AWS, Facebook et Microsoft ont quant à eux lancé un concours similaire au début décembre, le Deepfake Detection Challenge (DFDC), en mettant à la disposition plus de 470 Go de fichiers vidéos pour permettre aux chercheurs, entreprises et particuliers d’entraîner leurs modèles. Cinq finalistes se partageront un million de dollars américains au printemps 2020. 785 équipes se sont déjà inscrites au concours.
Un défi insurmontable?
Beaucoup de travaux sont en cours pour développer des algorithmes capables de différencier le vrai du faux. Certaines stratégies passent par le marquage des vidéos originales en amont, tandis que d’autres recherchent les inconsistances dans les images. En mettant au point une multitude d’outils capable de repérer plusieurs types d’hypertrucages, il devrait être possible d’avoir une bonne idée de la véracité d’une photo ou d’une vidéo.
La lutte aux hypertrucages s’annonce néanmoins difficile, puisqu’à mesure que des solutions seront proposées, d’autres logiciels de trucage seront élaborés. « C’est le jeu du chat et de la souris », croit Mohamed Dahmane du CRIM.
Et même si les chercheurs arrivaient à mettre au point une solution infaillible, celle-ci ne règlerait probablement pas les problèmes reliés à la désinformation (rappelons par exemple que Facebook a annoncé que le réseau social accepterait de publier des publicités électorales fausses sur son site pendant les élections de 2020).
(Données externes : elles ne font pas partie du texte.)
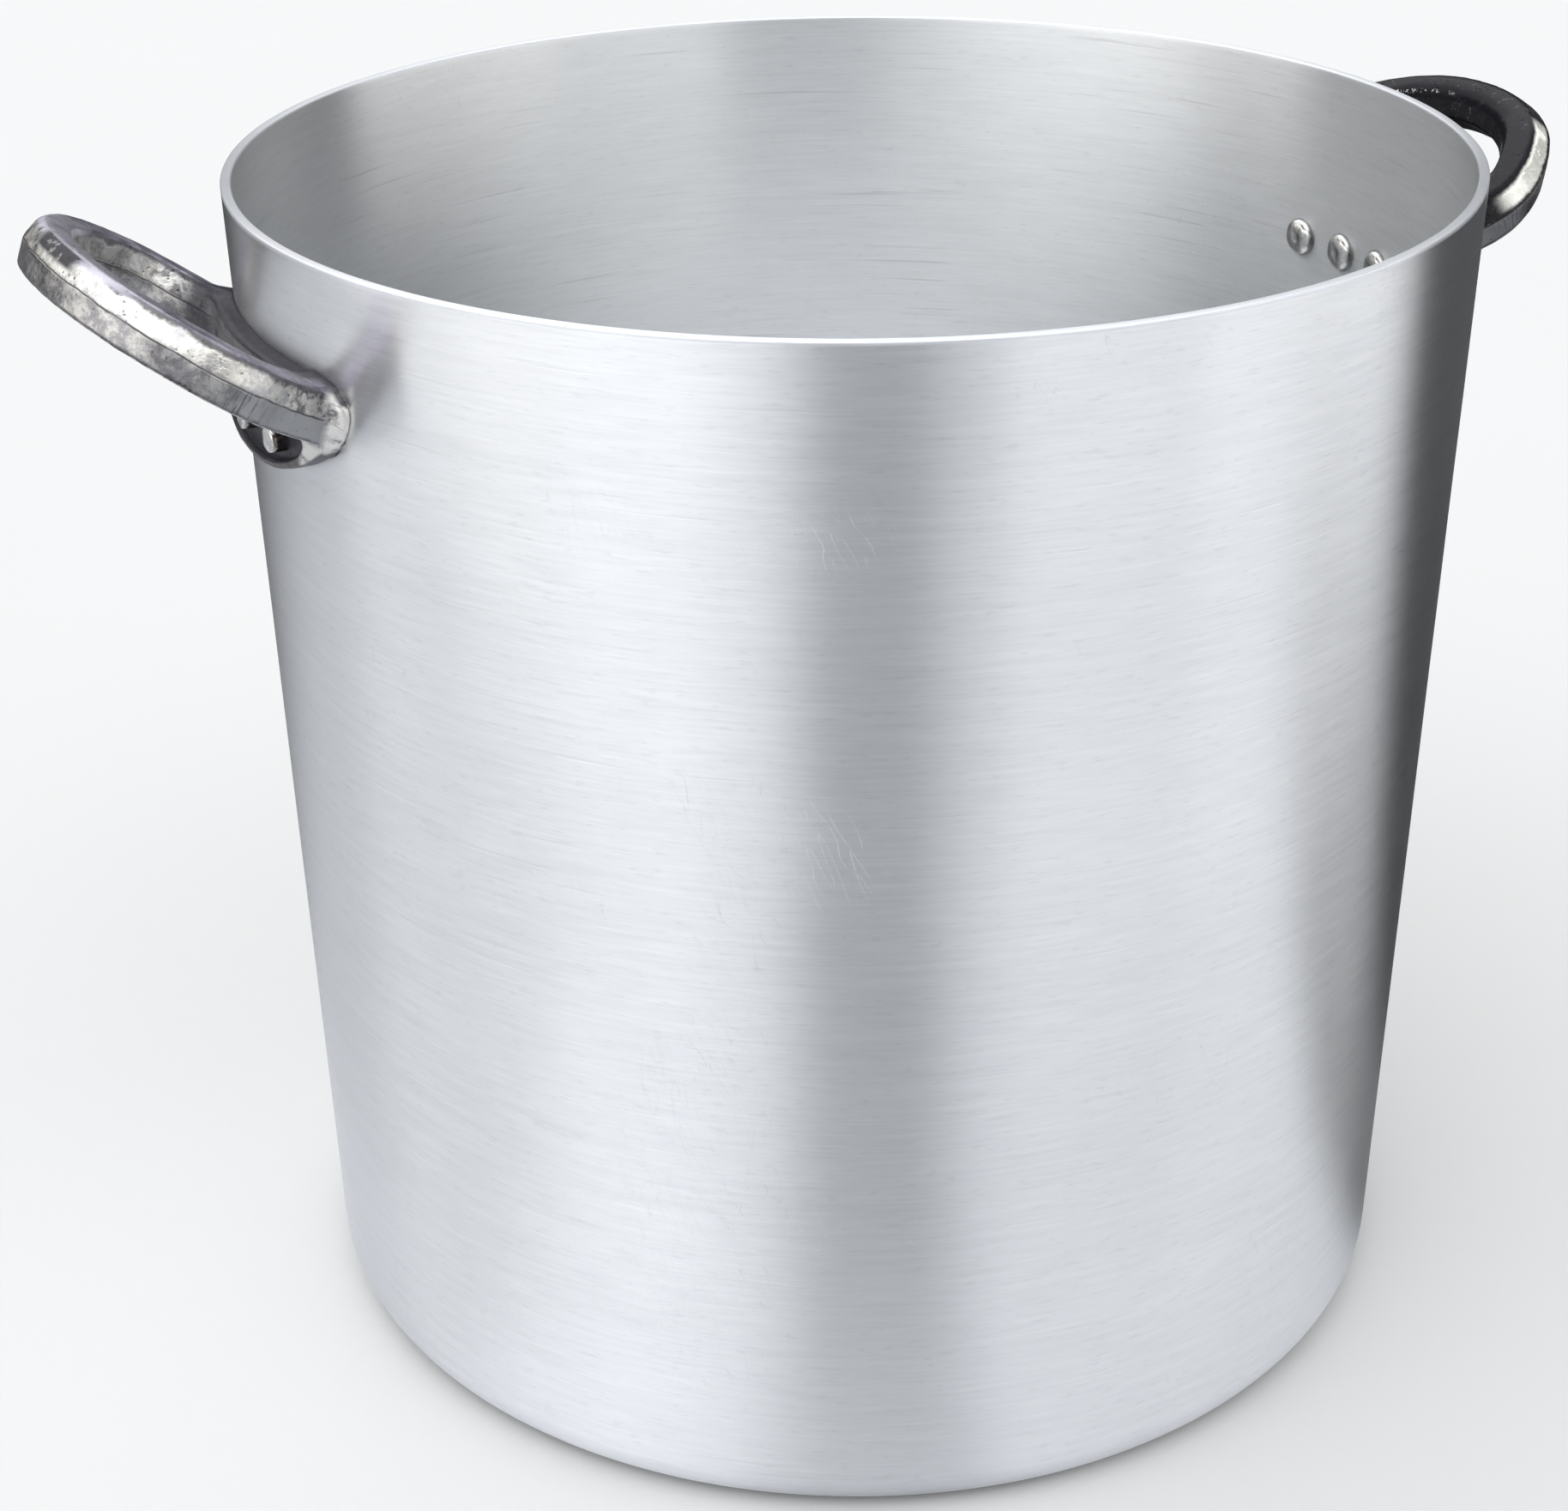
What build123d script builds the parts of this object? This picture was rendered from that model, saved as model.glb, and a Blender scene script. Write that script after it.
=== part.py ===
from build123d import *
import math
import os
from dataclasses import dataclass

# Stock pot: a drawn aluminium vessel with two cast ring handles, each held by
# three solid rivets.  Millimetres.  The origin is the centre of the base, +Z
# points up out of the mouth, and the handles lie on +X (right) and -X (left).

# -------------------------------------------------------------------- vessel
HEIGHT = 363.0  # table to the top of the rim
RIM_R = 183.0  # outside radius at the rim
BASE_R = 174.8  # outside radius the tapering wall would reach at the table
WALL = 3.0  # wall thickness, measured level
FLOOR = 4.0  # floor thickness
BASE_CORNER = 13.0  # outside radius between the wall and the floor
RIM_EDGE = 0.45  # edge break of the rim
TAPER = (RIM_R - BASE_R) / HEIGHT  # growth of the radius per millimetre of height

# ----------------------------------------------- saddle plate of the castings
PLATE_T = 6.0  # thickness around the edge
WEB_T = 3.2  # thickness in the rivet hollow
PLATE_HALF = 54.5  # half width along the wall
PLATE_TOP = 30.0  # level top edge, below the rim
PLATE_BOTTOM = 64.0  # lowest point of the lobe, below the rim
HOLLOW_MARGIN = 2.6  # lowest point of the hollow above that of the lobe

# Half outlines: distance along the wall, height from the rim
HALF_LOBE = [
    (PLATE_HALF - 0.5, -41.0), (51.5, -45.5), (45.0, -51.3),
    (34.0, -57.4), (18.0, -62.5),
]
HALF_HOLLOW = [(42.0, -46.0), (38.0, -51.6), (29.0, -56.8), (16.0, -60.3)]
# Rounded end of the plate: distance in from its half width, height from the rim
PLATE_END = [(0.0, -36.5), (6.0, -31.6), (16.0, -PLATE_TOP)]

# ---------------------------------------------------------- ring of the castings
RING_REACH = 63.0  # run from the wall to the middle of the grip in HALF_RING
# Half of the centreline: half width, run up the slope from the wall.  The arms
# flare from the plate's ends, then close.
HALF_RING = [
    (33.0, -13.0), (39.5, -5.5), (44.8, 2.0), (50.4, 11.0), (54.9, 20.0),
    (54.6, 29.0), (48.6, 40.0), (41.0, 48.5), (30.5, 56.0), (16.5, 61.2),
]
BAR_CORNER = 1.2  # rounding of the bar's six corners

# Blanks that are cut to shape by cones following the wall
BLANK_LENGTH = RIM_R + 20  # outward from the pot's axis
HOLLOW_OUT = 20.0  # the hollow's cutter, beyond the wall
HOLLOW_DEPTH = 85.0  # below the rim
PLATE_DEPTH = 90.0  # below the rim
SEAT_BELOW = 120.0  # seat cutter below the rim
SEAT_ABOVE = 60.0  # seat cutter above the rim

# -------------------------------------------------------------------- rivets
RIVET_DROP = 52.5  # rivet row below the rim, before the handle's own drop
RIVET_PITCH = 6.7  # degrees around the pot between rivets
RIVETS = {"front": -1, "centre": 0, "back": 1}  # pitches towards +Y
SHANK_R = 3.0
HEAD_R = 6.0
HEAD_H = 2.6
HEAD_EDGE = 0.5  # straight edge of the head, from the wall
HEAD_FLAT_R = 1.9
DOME_MID_H = 1.75  # point halfway along the dome: height, then radius
DOME_MID_R = HEAD_R * 0.8
TAIL_R = 3.7
TAIL_H = 3.6
TAIL_BEVEL = 1.0
RIVET_LAP = 1.0  # overlap of shank, head and tail before and after trimming


@dataclass
class Handle:
    name: str
    side: int  # direction along X
    drop: float  # lowers the plate and the rivet row
    plate_scale: float  # along the wall
    ring_root: float  # where the centreline leaves the wall, below the rim
    ring_rise: float  # slope of the ring, degrees
    ring_run: float  # wall to the middle of the grip, up the slope
    ring_width: float  # scales the half widths of HALF_RING
    bar_w: float  # bar width at the parting line
    bar_h: float  # bar height
    bar_flat: float  # flats on the top and bottom of the bar


# The castings are cousins, not twins: the right one is a little smaller, sits
# lower and slopes less.
HANDLES = [
    Handle(
        name="right", side=1, drop=3.5, plate_scale=0.93,
        ring_root=41.1, ring_rise=28.6, ring_run=55.6, ring_width=0.888,
        bar_w=16.4, bar_h=15.6, bar_flat=8.4,
    ),
    Handle(
        name="left", side=-1, drop=0.0, plate_scale=1.0,
        ring_root=37.8, ring_rise=34.0, ring_run=63.0, ring_width=1.028,
        bar_w=13.6, bar_h=14.5, bar_flat=10.1,
    ),
]


def wall_r(z):
    """Outside radius of the vessel's wall at height z."""
    return BASE_R + TAPER * z


def band(grow_in, grow_out, depth):
    """Section of a ring that follows the wall's taper, from depth below the rim up to it."""
    bottom = HEIGHT - depth
    return [
        (wall_r(bottom) + grow_in, bottom),
        (wall_r(bottom) + grow_out, bottom),
        (wall_r(HEIGHT) + grow_out, HEIGHT),
        (wall_r(HEIGHT) + grow_in, HEIGHT),
    ]


def mirrored(half, middle):
    """Whole outline from one half and the height or run of its middle point."""
    return half + [(0.0, middle)] + [(-x, y) for x, y in half[::-1]]


def plate_outline(handle, half, bottom):
    """Mirrored outline, scaled and lowered to suit the handle's plate."""
    level = HEIGHT - handle.drop
    return [(x * handle.plate_scale, level + z) for x, z in mirrored(half, bottom)]


def facing(handle):
    """Upright plane through the pot's axis that faces the handle."""
    return Plane(origin=(0, 0, 0), x_dir=(0, handle.side, 0), z_dir=(handle.side, 0, 0))


def ring_path(handle):
    """Points on the ring's centreline, from root to root around the grip."""
    rise = math.radians(handle.ring_rise)
    root = HEIGHT - handle.ring_root
    run_scale = handle.ring_run / RING_REACH
    points = []
    for x, run in mirrored(HALF_RING, RING_REACH):
        x, run = x * handle.ring_width, run * run_scale
        out = wall_r(root) + run * math.cos(rise)
        up = root + run * math.sin(rise)
        points.append((handle.side * out, handle.side * x, up))
    return points


def rivet_plane(handle, step):
    """Plane across a rivet, on the wall's outside, with z pointing outward."""
    angle = math.radians(step * RIVET_PITCH)
    out = (handle.side * math.cos(angle), math.sin(angle), 0)
    z = HEIGHT - RIVET_DROP - handle.drop
    return Plane(
        origin=(wall_r(z) * out[0], wall_r(z) * out[1], z),
        x_dir=(0, 0, 1),
        z_dir=out,
    )


def make_pot_body():
    """Revolved vessel with six rivet holes through its wall."""
    with BuildPart() as pot_body:
        with BuildSketch(Plane.YZ) as section:
            with BuildLine():
                Polyline(
                    (0, 0),
                    (BASE_R, 0),
                    (RIM_R, HEIGHT),
                    (RIM_R - WALL, HEIGHT),
                    (wall_r(FLOOR) - WALL, FLOOR),
                    (0, FLOOR),
                    close=True,
                )
            make_face()
            # outer base corner, inner floor corner, then both rim edges
            off_axis = section.vertices().filter_by(lambda v: v.X > 1)
            fillet(off_axis.group_by(Axis.Y)[0], BASE_CORNER)
            fillet(
                section.vertices().filter_by(
                    lambda v: abs(v.Y - FLOOR) < 0.01 and v.X > BASE_R - WALL - 3
                ),
                BASE_CORNER - WALL,
            )
            fillet(section.vertices().filter_by(lambda v: v.Y > HEIGHT - 0.01), RIM_EDGE)
        revolve(axis=Axis.Z)
        for handle in HANDLES:
            for step in RIVETS.values():
                for amount in (-2 * WALL, WALL):
                    with BuildSketch(rivet_plane(handle, step)):
                        Circle(SHANK_R)
                    extrude(amount=amount, mode=Mode.SUBTRACT)
    return pot_body.part


def make_hollow(handle):
    """Cutter for the hollow the rivets' tails sit in."""
    with BuildPart() as hollow:
        with BuildSketch(facing(handle)):
            with BuildLine():
                edge = Spline(*plate_outline(handle, HALF_HOLLOW, -PLATE_BOTTOM + HOLLOW_MARGIN))
                Line(edge @ 1, edge @ 0)
            make_face()
        extrude(amount=BLANK_LENGTH)
        with BuildSketch(Plane.YZ):
            Polygon(*band(WEB_T, HOLLOW_OUT, HOLLOW_DEPTH), align=None)
        revolve(axis=Axis.Z, mode=Mode.INTERSECT)
    return hollow.part


def make_handle(handle):
    """Casting: saddle plate with its hollow and rivet holes, and the ring."""
    hollow = make_hollow(handle)
    plate_half = PLATE_HALF * handle.plate_scale
    level = HEIGHT - handle.drop
    end = [(plate_half - inset, level + z) for inset, z in PLATE_END]
    bar_w, bar_h, bar_flat = handle.bar_w, handle.bar_h, handle.bar_flat

    with BuildPart() as casting:
        # saddle plate: level top edge, rounded ends, a lobe below
        with BuildSketch(facing(handle)):
            with BuildLine():
                lobe = Spline(*plate_outline(handle, HALF_LOBE, -PLATE_BOTTOM))
                rising_end = Spline(lobe @ 1, *[(-x, z) for x, z in end])
                top = Line(rising_end @ 1, end[-1])
                Spline(top @ 1, *end[-2::-1], lobe @ 0)
            make_face()
        extrude(amount=BLANK_LENGTH)
        with BuildSketch(Plane.YZ):
            Polygon(*band(0, PLATE_T, PLATE_DEPTH), align=None)
        revolve(axis=Axis.Z, mode=Mode.INTERSECT)
        add(hollow, mode=Mode.SUBTRACT)

        # ring: a six-sided bar swept along the arms and the grip
        with BuildLine() as grip:
            Spline(*ring_path(handle))
        along = grip.line % 0
        with BuildSketch(
            Plane(
                origin=grip.line @ 0,
                x_dir=along.cross(Vector(0, 1, 0)),
                z_dir=along,
            )
        ) as bar:
            Polygon(
                (0, bar_w / 2),
                (bar_h / 2, bar_flat / 2),
                (bar_h / 2, -bar_flat / 2),
                (0, -bar_w / 2),
                (-bar_h / 2, -bar_flat / 2),
                (-bar_h / 2, bar_flat / 2),
                align=None,
            )
            fillet(bar.vertices(), BAR_CORNER)
        sweep(path=grip.line)

        # seat: everything inside the wall's outer surface is removed
        seat_bottom, seat_top = HEIGHT - SEAT_BELOW, HEIGHT + SEAT_ABOVE
        with BuildSketch(Plane.YZ):
            Polygon(
                (0, seat_bottom),
                (wall_r(seat_bottom), seat_bottom),
                (wall_r(seat_top), seat_top),
                (0, seat_top),
                align=None,
            )
        revolve(axis=Axis.Z, mode=Mode.SUBTRACT)

        for step in RIVETS.values():
            with BuildSketch(rivet_plane(handle, step)):
                Circle(SHANK_R)
            extrude(amount=2 * PLATE_T, both=True, mode=Mode.SUBTRACT)
    return casting.part


def make_rivet(handle, step):
    """Rivet: domed head inside the vessel, shank, formed tail outside the plate."""
    across = rivet_plane(handle, step)
    head_front = -WALL + RIVET_LAP
    head_back = -WALL - HEAD_H
    tail_start = WEB_T - RIVET_LAP
    tail_end = WEB_T + TAIL_H

    with BuildPart() as rivet:
        # half sections: distance outward from the wall's outside, radius
        with BuildSketch(Plane(origin=across.origin, x_dir=across.z_dir, z_dir=across.y_dir)):
            with BuildLine():
                Polyline((head_front, 0), (head_front, HEAD_R), (-WALL - HEAD_EDGE, HEAD_R))
                ThreePointArc(
                    (-WALL - HEAD_EDGE, HEAD_R),
                    (-WALL - DOME_MID_H, DOME_MID_R),
                    (head_back, HEAD_FLAT_R),
                )
                Polyline((head_back, HEAD_FLAT_R), (head_back, 0), (head_front, 0))
            make_face()
            with BuildLine():
                Polyline(
                    (tail_start, 0),
                    (tail_start, TAIL_R),
                    (tail_end - TAIL_BEVEL, TAIL_R),
                    (tail_end, TAIL_R - TAIL_BEVEL),
                    (tail_end, 0),
                    close=True,
                )
            make_face()
        revolve(axis=Axis(across.origin, across.z_dir))
        # head and tail bear on the wall's inside and the plate's hollow
        with BuildSketch(Plane.YZ):
            Polygon(*band(-WALL, WEB_T, PLATE_DEPTH), align=None)
        revolve(axis=Axis.Z, mode=Mode.SUBTRACT)
        # shank, outward then inward from the wall's outside
        for amount in (WEB_T + RIVET_LAP, -WALL - RIVET_LAP):
            with BuildSketch(across):
                Circle(SHANK_R)
            extrude(amount=amount)
    return rivet.part


def export(part, name):
    """Label a piece and write its STEP file."""
    part.label = name
    export_step(part, f"parts/{name}.step")


os.makedirs("parts", exist_ok=True)
export(make_pot_body(), "pot_body")
for handle in HANDLES:
    export(make_handle(handle), f"handle_{handle.name}")
    for place, step in RIVETS.items():
        export(make_rivet(handle, step), f"rivet_{handle.name}_{place}")
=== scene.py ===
"""Stock pot with two riveted cast handles: modelled pieces, procedural metal and a studio.

The pot stands on z = 0 with its axis on z. The handles lie on +X ("right") and -X ("left"),
and "front" is towards -Y. The camera stands in front, turned a little towards -X.
Modelling is in millimetres; materials, stage and camera are in metres.
"""

import math
from types import SimpleNamespace

import bpy
import numpy as np
from mathutils import Matrix, Vector


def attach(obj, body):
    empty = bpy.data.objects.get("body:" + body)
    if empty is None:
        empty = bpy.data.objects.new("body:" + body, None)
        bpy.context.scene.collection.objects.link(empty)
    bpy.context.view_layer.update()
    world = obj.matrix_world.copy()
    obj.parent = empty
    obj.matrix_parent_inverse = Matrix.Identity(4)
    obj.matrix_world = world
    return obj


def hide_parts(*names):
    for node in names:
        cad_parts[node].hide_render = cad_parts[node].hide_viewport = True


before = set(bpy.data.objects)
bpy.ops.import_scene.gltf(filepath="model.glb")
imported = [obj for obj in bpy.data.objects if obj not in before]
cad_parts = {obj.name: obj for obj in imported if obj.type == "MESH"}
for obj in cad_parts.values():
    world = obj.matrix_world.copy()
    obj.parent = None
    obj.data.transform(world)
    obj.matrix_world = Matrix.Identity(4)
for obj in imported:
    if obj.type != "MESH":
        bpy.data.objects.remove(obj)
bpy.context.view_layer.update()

MM = 0.001

# ------------------------------------------------------------------ dimensions
# vessel, mm
HEIGHT, RIM_R, BASE_R, WALL, FLOOR = 363.0, 183.0, 174.8, 3.0, 4.0
BASE_CORNER = 13.0
RIM_EDGE = 0.55  # rounding of the rim's two edges
TAPER = (RIM_R - BASE_R) / HEIGHT

# rivets, mm, with their pitch in degrees round the pot
RIVET_PITCH = 6.7
SHANK_R, HEAD_R, HEAD_H, TAIL_R = 3.0, 6.0, 2.6, 3.7
DIMPLE_R = 2.1  # the set-down centre of a head
PLACES = {"front": -1, "centre": 0, "back": 1}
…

À la manière des intervenants mal-cités ou des présidents qui crient FAKE NEWS lorsqu’une nouvelle ne leur convient pas, d’autre risquent aussi de pointer du doigt les hypertrucages lorsque cela les arrange. C’est d’ailleurs déjà arrivé l’année dernière, lorsque le président du Gabon a diffusé une vidéo de fin d’année l’année sur Facebook après plusieurs mois de silence. Plusieurs ont crié à l’hypertrucage, et un coup d’État a même été tenté une semaine plus tard, en partie à cause de la vidéo.
Il est essentiel de développer des outils permettant d’identifier les hypertrucages. Mais désormais, leur existence même est suffisante pour en inciter certains à refuser de croire une vidéo qui leur est présentée, peu importe que sa véracité ait été prouvée ou non.